Magnitude 7 is about as dim an object as a dark adapted human can see, however, Hubble, with a magnitude limit of about 30 (see wikipedia) could see a hundred watt bulb at the distance of the moon.
Now, what about cities?
Is a city as bright as 10,000,000 hundred watt light bulbs? A gigawatt is a lot of power. Let’s use that as the brightness of a point source sized city.
Magnitudes and intensity relate by the formula:
m1 - m2 = 2.5 log(I2/I1) (astron 101 again)
so we have
25.9 - m2 = 2.5 log(10000000/1)

m2 = 8.4

10,000,000 light bulbs of 100 watts each will only have a massed magnitude of 8.4 when viewed from the distance of the moon.
This is not bright enough for a human to see, but should be within the range of a small telescope, or even binoculars.

to get to magnitude six or so you need another factor of 5 or so more light.

So, make it a large metro area with a larger population, make it a few hundred to a thousand watts of light per person.

Throw in a really nice, dark, and atmosphere free view from the moon and it sounds to me densely populated urban areas would just be visible faintly to a dark adapted human eye.

thanks for the calcs!

Quite so, and it gives me a chance to mention one of my favourite astronomical facts - all the naked-eye visible stars put together don’t cover as much area of sky as Pluto does. (The stars are perfectly visible, despite that.)

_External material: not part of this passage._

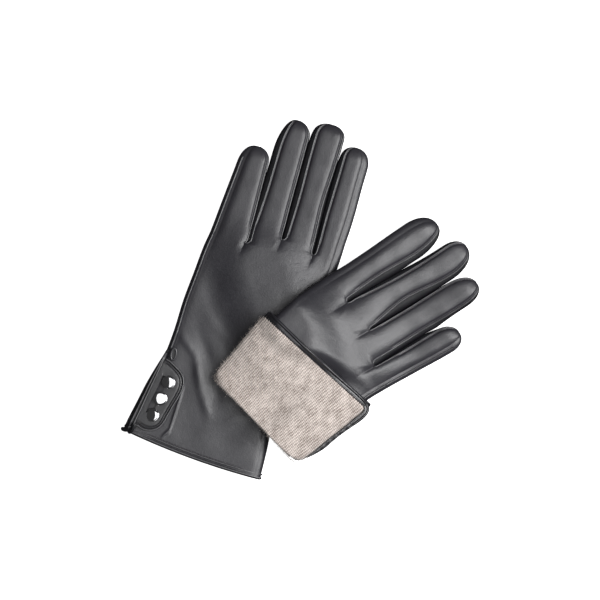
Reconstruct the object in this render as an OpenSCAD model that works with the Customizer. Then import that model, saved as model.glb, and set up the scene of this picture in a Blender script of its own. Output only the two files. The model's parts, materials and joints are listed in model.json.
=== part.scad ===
// A pair of lined leather dress gloves, lying back up with the thumbs tucked under the palms.
// The left glove lies flat. The right glove lies across it with its cuff turned back.
// Each glove is drawn in its own plan: u runs across the hand towards the forefinger, v runs from
// the hem towards the fingertips, and place() carries both into the shared frame.

/* [Leather and lining] */
// Thickness of the glove leather
leather = 0.8; // [0.6:0.1:0.9]
// Thickness of the knitted lining
knit = 1.0; // [0.8:0.1:1.1]
// Half of the flattened hand's thickness
hand_half = 4.6; // [4.4:0.1:4.8]
// Half of a finger's thickness
finger_half = 5.0; // [4.8:0.1:5.1]
// Half of a tucked thumb's thickness
thumb_half = 3.0; // [2.8:0.1:3.1]

/* [Cuff] */
// Thickness of the leather that binds the hem
binding_t = 0.6; // [0.5:0.1:0.7]
// How far the hem's binding reaches on the outside
binding_out = 3; // [2:0.5:4]
// How far the hem's binding reaches on the inside
binding_in = 6; // [5:0.5:8]

/* [Wrist flap] */
// Thickness of the flap's outer leather
flap_t = 0.8; // [0.6:0.1:1.0]
// Thickness of the flap's backing
backing_t = 0.6; // [0.5:0.1:0.8]
// Distance between two snap fasteners along the flap
snap_pitch = 12.9; // [12:0.1:14]
// Radius of a snap's polished cap
cap_r = 5; // [4.5:0.25:5.25]

/* [Hidden] */

LEFT = 0;
RIGHT = 1;
INDEX = 0;
MIDDLE = 1;
RING = 2;
LITTLE = 3;

seam_gap = 0.05;                            // between leather and lining
wall = leather + seam_gap + knit;           // whole thickness of the glove's wall
fold_gap = 1.0;                             // between the hand and the cuff turned back over it
fold_v = 57;                                // where the right cuff turns back
turned_in = fold_gap + leather + seam_gap;  // from the hand's outside to the turned lining
turned_out = turned_in + knit;              // from the hand's outside to the turned cuff's outside
hand_points = 28;                           // points round a hand section
digit_points = 16;                          // points round a finger section

// Where each glove's plan begins (the middle of its hem), and which way its fingers point.
origin = [[-75.5, -111], [-79.8, -116.6]];
heading = [73.5, 33];
mirror_sign = [1, -1];
centre = [0.35, 0.23];                            // the middle of the pair as it lies
function place(g, u, v) = origin[g] - centre + v * [cos(heading[g]), sin(heading[g])]
    + mirror_sign[g] * u * [sin(heading[g]), -cos(heading[g])];

function smooth(x) = let (t = min(1, max(0, x))) t * t * (3 - 2 * t);
function mix(a, b, t) = a + (b - a) * t;
function signed_power(x, e) = sign(x) * pow(abs(x), e);
function flat(x) = max(-1, min(1, 1.03 * x));
function backwards(list) = [for (i = [len(list) - 1:-1:0]) list[i]];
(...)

Thanks to Squink for the the calcs. Very interesting. Do I gather from billfish678’s post that there might be some visible areas as of now? 100W light bulbs inside a home are somewhat inefficient in lighting the moon, but industrial parks, highways, sports arenas and many other human enterprises are just great at polluting the sky with light.

Also, it might well be that the Earth of the Apollo era was not as bright as it is today (as someone else pointed out earlier). Maybe we weren’t there yet at the time of the lunar landings but we are now.

This is also assuming no atmospheric interference of any sort.

Also no trees, buildings, or light fixtures to block off emission in the direction of the moon.